Ben bu ülkeyi pazarlamakla mükellefim
Bir başka örneğini de bu haberde görüyoruz. AKP' nin de bu iddialarla ilgili net bir cevap vermeyişi dikkate değer. Yoksa veremeyişi mi demeliydik ? Haberin detayları da şöyle:
CHP’li Kemal Kılıçdaroğlu, AKP Genel Başkan Yardımcısı Şaban Dişli’nin yaptığı yazılı açıklamayla ‘açıkça rüşveti itiraf ettiğini’ savunarak, ‘Meclis’in onurunu korumak için milletvekilliğinden istifa etmelidir’ dedi
Kılıçdaroğlu, hafta başında Silivri Savcılığı’nın da soruşturma dosyasında yer alan bir belgeyi basına dağıtarak, Dişli’nin Silivri’deki 19 dönümlük arsanın imar sorununu çözmek için 1 milyon dolar karşılığında devreye girdiğini, söz konusu belgenin de bunu gösteren protokol olduğunu öne sürdü.
CHP’den yeni sorular
Dişli’nin para karşılığı işini takip ettiğini öne sürdüğü Akademi Ofset A.Ş. ile beş yıldır ilişkisinin olmadığını söylediğini anımsatarak, “Ortağı olmadığınız şirket lehine hangi gerekçe ile 1 milyon doları bloke ettiniz?” diye soran Kılıçdaroğlu, şu saptamalarda bulundu:
- 1 milyon doları yurt dışında kazandıysanız, hangi ülkeden, hangi banka aracılığı ile getirdiniz?
- Hiçbir hukukçu bu protokolün 1 milyon doların güvencesi olduğunu söyleyemez. Protokolde ne teminat, ne bloke sözleri geçiyor. Madem güvence arıyorsunuz, o zaman protokolü niçin noterden yapmadınız?
- Protokol yapılan kişi, Bakan Mehmet Ali Şahin’in yeğeni aracılığı ile kamu bankasından kredi bulması için rüşvet teklif edilen kişidir. Bu olay Şahin’in şikayeti ile yargıya da intikal etmiştir.
- Silivri ilçesindeki parsellerle ilginizin olmadığını söylüyorsunuz. Oysa en azından Ağustos 2006’dan beri bu olaydan haberdarsınız. Çünkü, imzanız olan protokol ‘Silivri ilçesindeki parseller’ diye başlıyor.
- İlgi ve bilginizin olmadığı bir konuyu yapmanın akla uygun olmadığını belirtiyorsunuz. Ortaklıktan ayrılalı üç yıl geçmesine karşın, 2006’da böyle bir protokol imzalamanız mı, 3 trilyonluk arsanın 48 saat içinde 17 trilyona çıkması mı, konut alanının bir anda ticari alana dönüşmesi mi akla uygun?

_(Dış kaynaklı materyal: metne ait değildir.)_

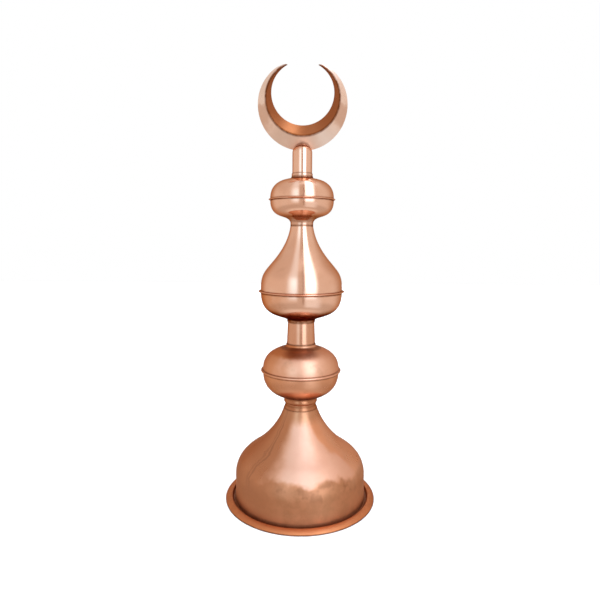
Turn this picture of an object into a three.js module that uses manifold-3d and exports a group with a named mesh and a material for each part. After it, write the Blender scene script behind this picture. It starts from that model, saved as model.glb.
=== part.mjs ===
// A copper roof finial: a bell-shaped foot, two rounded balls and a pear-shaped vase on a common axis,
// joined by short tubes and crowned by a crescent. Millimetres, +Z up, origin under the centre of the foot.
import * as THREE from "three";
import { mergeVertices } from "three/addons/utils/BufferGeometryUtils.js";
import Module from "manifold-3d";

// Sheet and joints
const sheet = 1.2; // thickness of the copper
const seam = 0.3; // gap left at every joint
const tubeReach = 12; // how far a tube stands inside the neck that holds it

// Foot: rolled rim, gutter, upright skirt, rounded shoulder and drawn-in neck
const skirtRadius = 155;
const gutterWidth = 6.4;
const rimWidth = 17;
const rimHeight = 9;
const rimCrestInset = 2.1; // the rim's highest line, from its inner edge
const rimNose = 2.25; // rounding of the rim's outer edge
const skirtHeight = 60;
const shoulderHeight = 60;
const waistRadius = 119.2; // where the shoulder turns into the hollow of the neck
const neckHeight = 100;
const neckRadius = 39.4;

// Collar between the foot and the lower ball
const collarHeight = 26.7;
const coneHeight = 8; // its lower edge, which carries on the slope of the foot's neck
const grooveHeight = 5; // the straight waist between the cone and the bead
const beadHeight = 11;
const beadOut = 3.2; // how far the bead stands out of the waist
const beadReturn = 0.8; // how far the collar's top stands in from the bead's crown

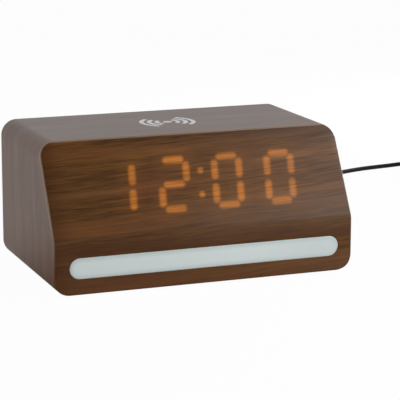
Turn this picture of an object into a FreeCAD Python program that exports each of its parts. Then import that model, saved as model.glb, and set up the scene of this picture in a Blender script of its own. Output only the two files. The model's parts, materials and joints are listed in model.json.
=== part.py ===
import FreeCAD, Part
import math
import os

Vector = FreeCAD.Vector

# Case: a band of wood fibre board whose front is bent back. All sizes are in millimetres,
# with X to the right seen from the front, Y to the back and Z up from the table
case_width = 176.0
overall_depth = 104.0
case_height = 80.0
corner_radius = 9.1
wall = 5.0
crease_height = 30.7
front_set_back = 27.6
crease_radius = 7.7
front_edge_radius = 1.3
rear_edge = 0.6
front_thickness = 5.0
film_thickness = 0.3
film_inset = 1.6
film_corner_radius = 6.8

# Fits: parts that are pushed together, and parts that drop in or run free
tight_gap = 0.1
loose_gap = 0.25
running_gap = 0.3

# Feet, glued under the case
foot_height = 1.2
foot_radius = 6.0
foot_edge = 0.3
foot_from_side = 16.0
foot_from_front = 14.0
foot_from_rear = 14.0

# Light bar along the foot of the front
lamp_from_side = 8.6
lamp_height = 11.9
lamp_centre_height = 14.8
lamp_gap = 0.15
lamp_proud = 0.4
lamp_edge_radius = 0.9
lamp_flange = 2.0
lamp_flange_thickness = 1.5
reflector_depth = 8.0
reflector_wall = 1.2
lamp_led_count = 12
lamp_led_size = (3.5, 1.9, 2.8)
lamp_ear_width = 8.0
lamp_ear_height = 6.0
lamp_ear_span = 120.0
lamp_lead_width = 5.0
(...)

- 11 trilyonluk bir rant rüşvetsiz olamaz. İmzanız olan metinde imar değişikliği sonrasında 8 milyon 600 bin dolarlık bir satıştan söz ediyorsunuz. Bu durum tezgahın daha önceden kurulduğu anlamına gelmez mi?”
Kılıçdaroğlu, “İstanbul’u hortumcular başkenti haline getirdiğini” öne sürdüğü İstanbul Büyükşehir Belediye Başkanı Kadir Topbaş’a, “48 saat içinde 11 trilyonluk bir rantı gözü doymaz bir grup işadamına ikram etmeyi İstanbul’a hizmet olarak mı düşünüyorsunuz? Bu olağanüstü ranttan size veya belediyenize bir pay düştü mü?” diye sordu.
‘Erdoğan niye susuyor?’
Başbakan Recep Tayyip Erdoğan’ın iddialar karşısında suskun kalmasını da eleştiren Kılıçdaroğlu, “Dişli sıradan bir vekil olmanın ötesinde sizin yardımcınız. Bu konuda suskunluğu korumak suça ortak olmak demektir. Açıklama bekliyoruz” dedi.
Kılıçdaroğlu, Dişli’nin Sakarya’da Hazine arazisine kaçak fabrika kurmasıyla ilgili olarak, “Dişli Sakarya’da da yine dişlerini gösterdi. Dişli, rantın ortasında olan kişidir. AKP sesini çıkarmıyorsa, bundan AKP de besleniyor demektir” dedi.